Four computers / game engine / hardware / sound / custom code / text/

Mary Flanagan’s interest in virtual environments and interactive writing led to her focus her new work [xyz] on the spatial metaphors inherent within virtual systems and on the grammatical and lexical notions in language itself.

In [xyz], the rules of game playing and the rules for language reside in the same location. Player-readers participate in the dynamic combination of new texts using the fundamental metaphoric system that governs the development of computerized spaces—namely, the 16th Century three dimensional Cartesian coordinate system, with axis lines x, y, and z.

The gallery contains a computer-controlled application for each axis. Each of these directions contains a different section of a larger text. Visitors to the gallery may interact with the words on the screen using the controller located under the screen and collect sets of words as they wish. These words are then sent to the projected image where the player-readers’ choices combine.

A work of electronic literature by Mary Flanagan
Game programming and network design by Jack Bowman
Additional audio by Michelle Earhart

Background to the work [xyz]

There is an ancient desire to expand the expressiveness of poetry by combining literary and visual communication. Shaped poems in Greek, Latin, Arabic, Hebrew, Chinese, and Sanskrit all indicate a common human urge to compel language into the form of its meaning. Visual poetry, or concrete poetry, is the term applied in the 1950s, long after early Twentieth Century visual poet Apollinaire manipulated his text to fashion a literary syntheses of space. If Apollinaire and other writers endeavored to mould pictorial strategies onto the demands of poetry, then Flanagan’s contemporary project intends an analogous mapping—that of applying the metaphors and structures of computer games onto – and into— a poetic system.

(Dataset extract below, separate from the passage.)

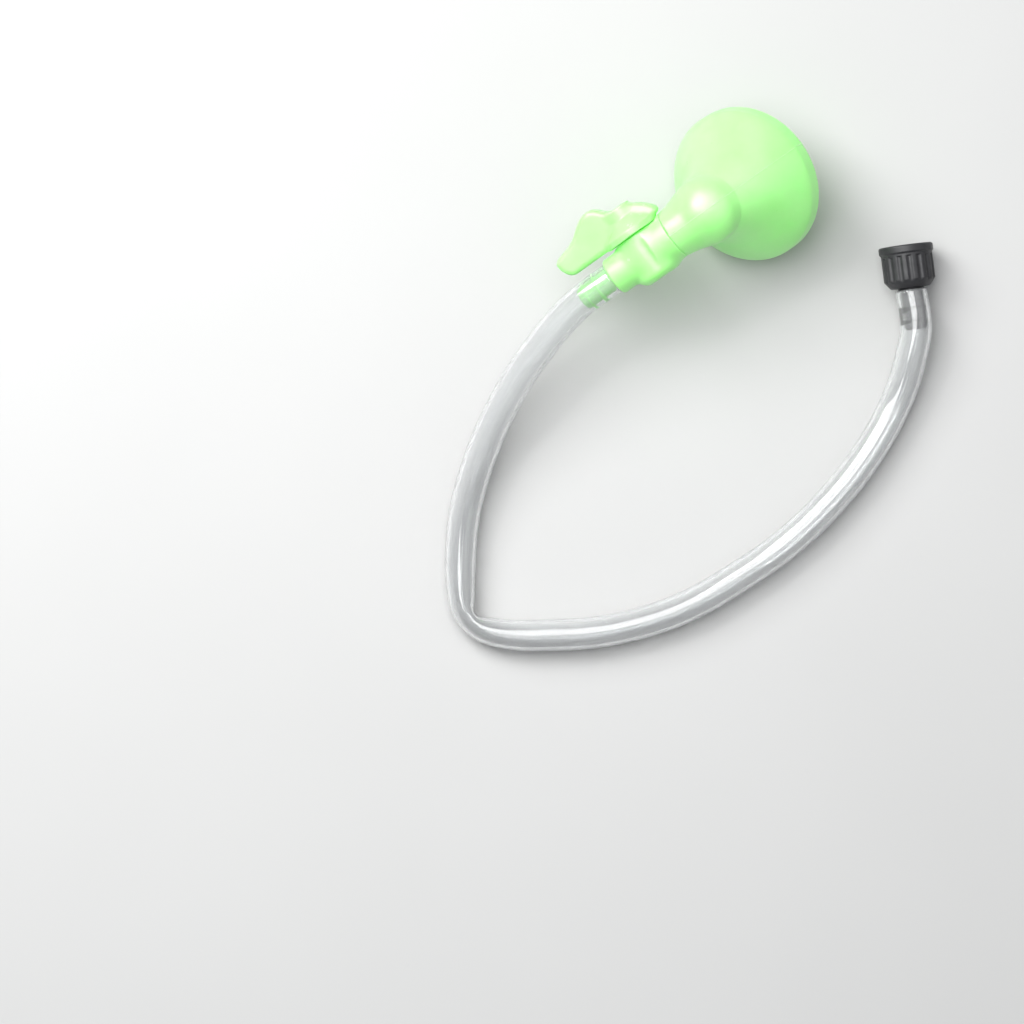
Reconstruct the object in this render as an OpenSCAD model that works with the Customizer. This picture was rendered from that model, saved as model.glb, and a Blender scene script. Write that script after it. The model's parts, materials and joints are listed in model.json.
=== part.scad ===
// Camp shower hose set: a clear hose with a luminous shower head and stopcock on one end
// and a screw coupling for the water bag on the other. Millimetres, +Z up.
// It lies on a floor at z = 0. The origin is on that floor, under the middle of the head.

/* [Rose] */
// Outside diameter of the rose's rim
rose_d = 63; // [60:1:66]
// Tilt of the rose's axis below the horizontal
rose_tilt = 50; // [46:1:54]
// Straight band behind the rim
band_h = 6; // [5:0.5:8]
// Height of the domed back above the band
dome_h = 26; // [24:1:27]
// Fullness of the dome's outline, where 1 is a cone
dome_fullness = 1.3; // [1.2:0.1:1.5]
// From the rim's plane up to the bend of the elbow
elbow_rise = 38; // [37:0.5:40]
// Diameter of one spray hole
spray_d = 1.2; // [1:0.1:1.6]
// Rings of spray holes round the middle one
spray_rings = 4; // [2:1:4]

/* [Neck and barb] */
// Outside diameter of the neck
neck_d = 20.2; // [19.6:0.1:20.4]
// Pitch of the neck, rising from the barb to the elbow
neck_pitch = 15; // [13:1:17]
// From the stopcock's axis to the bend of the elbow
neck_run = 28; // [28:0.5:30]
// Length of the barb that the hose is pushed on
barb_len = 15.5; // [14:0.5:18]

/* [Stopcock] */
// Outside diameter of the stopcock's barrel
barrel_d = 18; // [18:0.5:19]
// Diameter of the turning plug
plug_d = 14; // [13.5:0.5:14]
// Water way through the plug
water_way_d = 6; // [5:0.5:6.5]
// Thickness of the lever's wings
lever_t = 7; // [6:0.5:8]
// Turn of the lever from open to shut
lever_turn = 90; // [90:1:90]

/* [Hose] */
// Outside diameter of the hose
hose_od = 13; // [12:0.5:13]
// Bore of the hose
hose_id = 10; // [10:0.1:10.2]

/* [Coupling] */
// Wall diameter of the nut's thread, which is the minor diameter of G 3/8
thread_d = 14.95; // [14.95:0.05:15]
// Outside diameter of the nut
nut_d = 22; // [21:0.5:23]
// Length of the nut
nut_len = 17; // [16:0.5:20]
// Grip grooves round the nut
nut_grooves = 16; // [12:1:20]

/* [Hidden] */
$fn = 72;
eps = 0.01;
green = [0.62, 0.98, 0.60];
clear = [0.86, 0.90, 0.94, 0.5];
black = [0.10, 0.10, 0.11];
steel = [0.75, 0.76, 0.78];

// Rose, along its own axis: z = 0 is the rim's plane and +Z is the way the water leaves.
rim_r = rose_d / 2;
seat_r = rim_r - 2.2;
seat_depth = 4;
ledge_r = rim_r - 4;
neck_r = neck_d / 2;
neck_bore_r = 7;
ball_swell = 1;
ball_start = -20;
ball_steps = 8;
ridge_len = 27;
ridge_fall = 25;
ridge_r = 12;
dome_steps = 10;
gasket_t = 0.8;
plate_t = 2.4;
plate_r = seat_r - 0.05;
ring_pitch = 5.4;
spray_r = spray_d / 2;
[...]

The artist’s curiosity about the process of writing and rewriting the text led her to examine the ritualistic behaviors constituting conventional game interaction. In [xyz] the player-reader reconstructs the poem by following a visual logic similar to that used by the player of a platform game. Instead of collecting coins or avoiding enemies as in a stereotypical game of this sort, the player-reader collects and avoids text. In the end, the work changes incredibly through reader participation.

[xyz] functions on multiple levels as a concrete poem, a game, and as way to explore the epistemological development of spatial deixis in a game-like system. Often in games, as in interactive literature, player-readers experience the phenomenon wherein understanding the meaning of certain words and phrases is dependent on contextual information. In [xyz] the reader’s experience of the line becomes the point of reference, the center of the spatial understanding of each text and the site for spatial deixis.

Relationships between the line, interaction, behavior, and metaphor are at play as the player-reader traverses the poem space. How does the player choose to construct his or her mental model in this work?